DATA SUPPLIED ▸
--- begin ---

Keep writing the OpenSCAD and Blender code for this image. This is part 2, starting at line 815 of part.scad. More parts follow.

--- end ---
--- begin ---

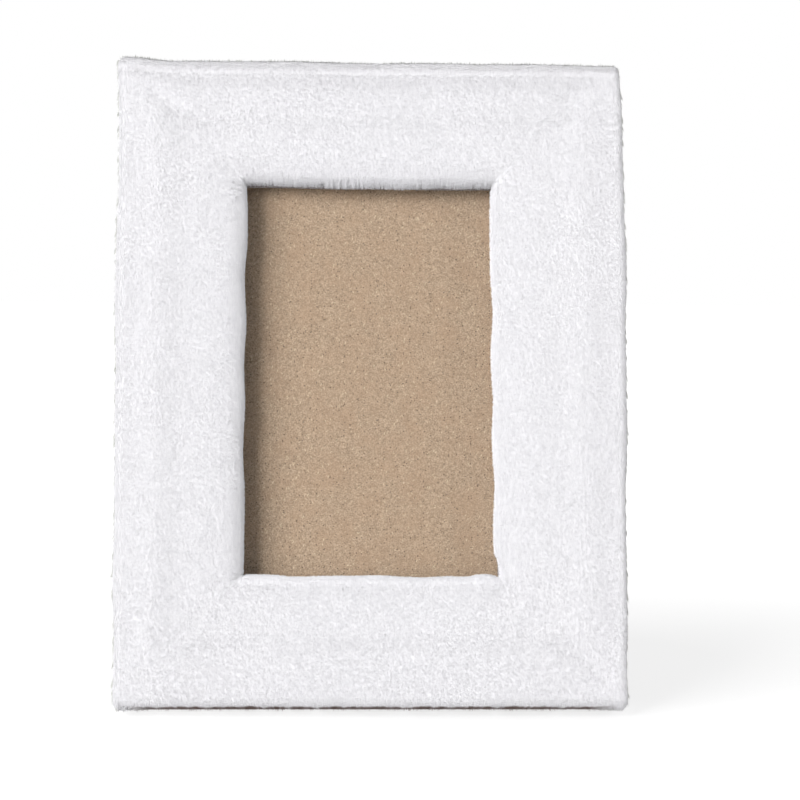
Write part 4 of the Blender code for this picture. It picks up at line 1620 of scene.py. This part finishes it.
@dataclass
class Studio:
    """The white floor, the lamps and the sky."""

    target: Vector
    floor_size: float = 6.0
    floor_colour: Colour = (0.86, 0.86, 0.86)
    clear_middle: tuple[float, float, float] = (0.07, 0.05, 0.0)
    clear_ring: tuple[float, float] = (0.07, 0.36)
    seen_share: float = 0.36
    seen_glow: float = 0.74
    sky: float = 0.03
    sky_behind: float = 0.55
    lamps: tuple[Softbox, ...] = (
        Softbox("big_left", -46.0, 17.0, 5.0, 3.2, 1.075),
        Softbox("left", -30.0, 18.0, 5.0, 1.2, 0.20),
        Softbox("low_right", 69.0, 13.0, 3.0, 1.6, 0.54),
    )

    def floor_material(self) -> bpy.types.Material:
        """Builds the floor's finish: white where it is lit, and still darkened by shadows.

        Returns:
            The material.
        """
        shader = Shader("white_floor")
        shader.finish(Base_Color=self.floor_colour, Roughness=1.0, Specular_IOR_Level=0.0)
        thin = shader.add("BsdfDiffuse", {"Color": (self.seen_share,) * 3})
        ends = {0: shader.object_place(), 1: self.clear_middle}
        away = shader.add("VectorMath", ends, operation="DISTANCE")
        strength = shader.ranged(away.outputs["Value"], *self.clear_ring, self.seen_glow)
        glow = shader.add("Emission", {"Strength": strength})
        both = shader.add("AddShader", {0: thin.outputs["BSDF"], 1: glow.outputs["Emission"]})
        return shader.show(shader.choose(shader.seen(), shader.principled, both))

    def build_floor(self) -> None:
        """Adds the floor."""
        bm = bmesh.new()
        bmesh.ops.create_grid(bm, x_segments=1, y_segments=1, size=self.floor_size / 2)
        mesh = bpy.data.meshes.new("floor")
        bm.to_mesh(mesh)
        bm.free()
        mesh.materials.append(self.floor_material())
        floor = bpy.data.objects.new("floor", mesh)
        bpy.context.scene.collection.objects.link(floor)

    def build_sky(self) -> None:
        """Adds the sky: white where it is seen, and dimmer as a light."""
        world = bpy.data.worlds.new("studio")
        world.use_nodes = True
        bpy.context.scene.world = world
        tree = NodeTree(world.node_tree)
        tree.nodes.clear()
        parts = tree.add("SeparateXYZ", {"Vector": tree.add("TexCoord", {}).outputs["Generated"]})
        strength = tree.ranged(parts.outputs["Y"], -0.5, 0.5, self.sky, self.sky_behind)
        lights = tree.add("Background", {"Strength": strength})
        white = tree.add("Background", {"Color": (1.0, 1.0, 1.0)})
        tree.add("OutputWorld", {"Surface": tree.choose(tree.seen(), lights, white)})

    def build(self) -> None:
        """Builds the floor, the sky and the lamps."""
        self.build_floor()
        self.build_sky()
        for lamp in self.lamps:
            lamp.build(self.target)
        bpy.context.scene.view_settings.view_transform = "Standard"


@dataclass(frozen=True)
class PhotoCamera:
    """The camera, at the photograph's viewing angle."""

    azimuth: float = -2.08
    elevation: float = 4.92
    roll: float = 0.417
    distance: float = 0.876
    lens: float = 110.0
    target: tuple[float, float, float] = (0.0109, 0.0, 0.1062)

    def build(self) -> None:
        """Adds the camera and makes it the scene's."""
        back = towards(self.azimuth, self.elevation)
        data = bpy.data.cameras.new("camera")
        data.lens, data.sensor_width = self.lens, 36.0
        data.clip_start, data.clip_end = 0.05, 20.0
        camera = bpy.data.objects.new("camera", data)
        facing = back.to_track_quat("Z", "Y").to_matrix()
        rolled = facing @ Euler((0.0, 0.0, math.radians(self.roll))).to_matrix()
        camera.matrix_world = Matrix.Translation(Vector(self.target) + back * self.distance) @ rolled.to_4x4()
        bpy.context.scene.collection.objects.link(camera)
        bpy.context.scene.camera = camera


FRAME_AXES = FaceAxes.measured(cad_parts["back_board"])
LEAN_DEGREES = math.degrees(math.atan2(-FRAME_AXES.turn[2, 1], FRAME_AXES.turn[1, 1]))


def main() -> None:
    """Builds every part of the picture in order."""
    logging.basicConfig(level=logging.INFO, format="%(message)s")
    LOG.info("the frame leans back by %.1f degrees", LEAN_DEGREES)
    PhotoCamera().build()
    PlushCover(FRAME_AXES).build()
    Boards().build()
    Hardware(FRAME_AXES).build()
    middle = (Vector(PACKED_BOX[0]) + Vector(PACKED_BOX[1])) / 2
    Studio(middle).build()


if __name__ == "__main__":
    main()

--- end ---
--- begin ---

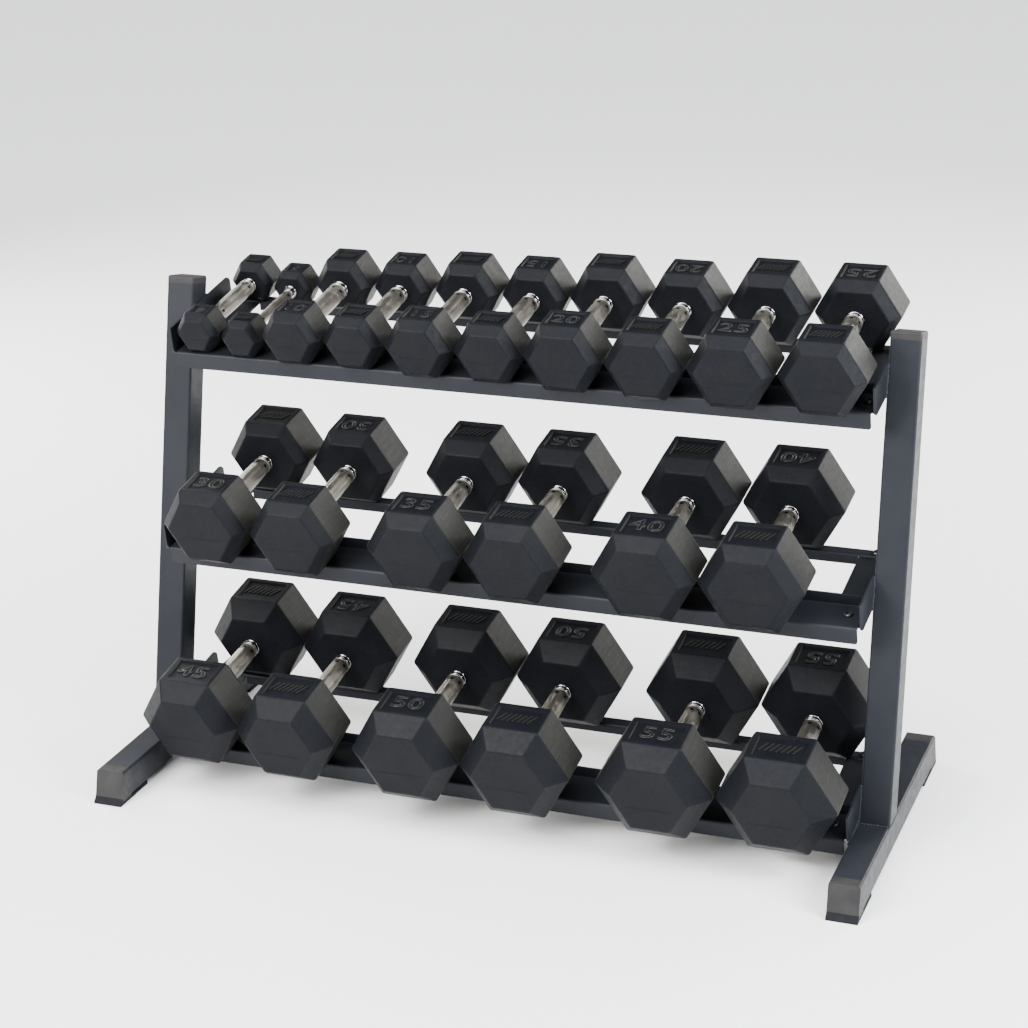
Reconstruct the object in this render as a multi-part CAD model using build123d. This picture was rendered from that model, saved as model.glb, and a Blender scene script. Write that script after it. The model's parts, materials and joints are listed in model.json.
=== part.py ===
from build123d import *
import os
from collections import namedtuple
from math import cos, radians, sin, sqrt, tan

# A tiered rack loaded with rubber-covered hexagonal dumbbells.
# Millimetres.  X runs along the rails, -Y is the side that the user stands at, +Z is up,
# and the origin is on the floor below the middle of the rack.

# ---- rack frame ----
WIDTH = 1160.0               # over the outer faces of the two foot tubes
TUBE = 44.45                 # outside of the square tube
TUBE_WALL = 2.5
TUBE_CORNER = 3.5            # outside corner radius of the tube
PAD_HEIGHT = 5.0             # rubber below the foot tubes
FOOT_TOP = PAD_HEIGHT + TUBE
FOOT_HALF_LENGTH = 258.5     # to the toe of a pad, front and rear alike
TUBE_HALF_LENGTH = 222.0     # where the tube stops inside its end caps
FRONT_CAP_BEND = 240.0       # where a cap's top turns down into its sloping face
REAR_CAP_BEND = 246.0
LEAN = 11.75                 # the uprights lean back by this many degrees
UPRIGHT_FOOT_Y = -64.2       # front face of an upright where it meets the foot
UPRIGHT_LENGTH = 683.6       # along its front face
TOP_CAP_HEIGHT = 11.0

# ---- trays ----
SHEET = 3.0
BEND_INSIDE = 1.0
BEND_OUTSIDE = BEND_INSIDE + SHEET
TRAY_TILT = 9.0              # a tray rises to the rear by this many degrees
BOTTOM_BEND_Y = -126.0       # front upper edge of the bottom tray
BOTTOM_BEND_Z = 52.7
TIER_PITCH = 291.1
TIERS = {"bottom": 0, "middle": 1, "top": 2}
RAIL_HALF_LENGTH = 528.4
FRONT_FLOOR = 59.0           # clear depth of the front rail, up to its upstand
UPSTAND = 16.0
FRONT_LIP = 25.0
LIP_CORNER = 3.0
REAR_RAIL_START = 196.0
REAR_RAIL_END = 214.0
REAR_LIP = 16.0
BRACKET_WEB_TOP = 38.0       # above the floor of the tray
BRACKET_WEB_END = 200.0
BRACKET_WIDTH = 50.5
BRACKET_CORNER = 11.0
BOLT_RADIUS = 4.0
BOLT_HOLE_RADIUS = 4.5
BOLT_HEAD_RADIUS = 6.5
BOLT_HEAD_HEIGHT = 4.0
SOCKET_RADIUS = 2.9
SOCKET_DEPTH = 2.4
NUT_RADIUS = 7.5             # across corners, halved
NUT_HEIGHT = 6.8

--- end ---

YOUR GOAL ▸
Write down exactly the span of lines above from the one containing "Write part 4" to the one containing "darkened by shadows.", both ends included.

EXPECTED ANSWER ▸
Write part 4 of the Blender code for this picture. It picks up at line 1620 of scene.py. This part finishes it.
@dataclass
class Studio:
    """The white floor, the lamps and the sky."""

    target: Vector
    floor_size: float = 6.0
    floor_colour: Colour = (0.86, 0.86, 0.86)
    clear_middle: tuple[float, float, float] = (0.07, 0.05, 0.0)
    clear_ring: tuple[float, float] = (0.07, 0.36)
    seen_share: float = 0.36
    seen_glow: float = 0.74
    sky: float = 0.03
    sky_behind: float = 0.55
    lamps: tuple[Softbox, ...] = (
        Softbox("big_left", -46.0, 17.0, 5.0, 3.2, 1.075),
        Softbox("left", -30.0, 18.0, 5.0, 1.2, 0.20),
        Softbox("low_right", 69.0, 13.0, 3.0, 1.6, 0.54),
    )

    def floor_material(self) -> bpy.types.Material:
        """Builds the floor's finish: white where it is lit, and still darkened by shadows.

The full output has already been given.